Man, is this ever nostalgic. I wrote a paper for Dudley Fitts, the most important teacher I ever had in school, back in 63, about Rock and Roll as an artform. He gave me an A for execution, and a D for concept. My concluding line read, "Rock and Roll is here to stay." He scribbled underneath, "I sincerely hope not." I bet he loved Sinatra.

There's the rub. Blue Eyes took the drums out of jazz, substituted finger snapping and lyrical sensibilities. He appealed to the head, not the gut. For an Italian guy he was particularly WASP. If pop music had evolved from Sinatra, instead of Elvis, we would still be nodding archly to clever texts over light brushwork. Instead:Rock On.

THE KING personified our transition into soul music. MARILYN stood on the threshold of our sensual awakening, lifting her skirts. She, too, is a being of the dawn time. And we aren't through with the sexual revolution yet. Until we are, MARILYN will be among our deities. Pop stardom isn't enough for enshrinement on Olympus. Neither is the wearing of masks. Nor martyrdom.

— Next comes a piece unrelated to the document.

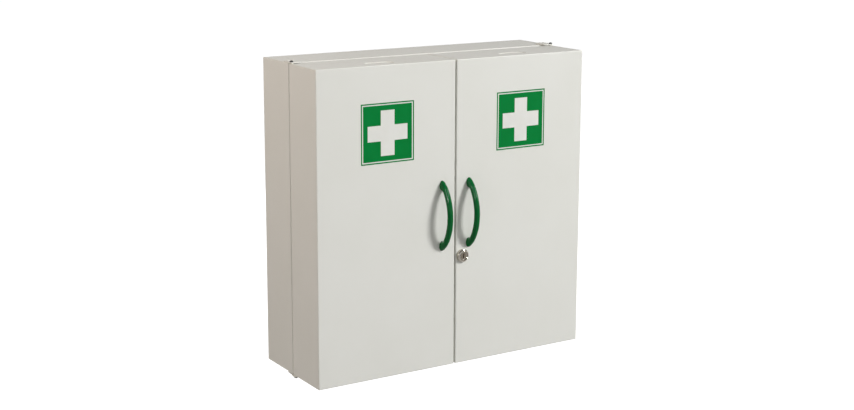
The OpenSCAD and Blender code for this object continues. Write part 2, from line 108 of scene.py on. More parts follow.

The lost innocence of Elvis and Norma Jean isn't merely evocative as personal tragedy, it echoes in us because we were forever changed as a culture by the transitions they symbolize. Let us shimmy.

Such idolatry is what comes of spending too much time mowing the lawn. Three times a week, minimum, in May. And still the dandelions bloom. Sharpie has all her new parts, and splashed overboard yesterday morning. Now she's swelling in the river. Taking up her caulking. Hope your vessels are tight.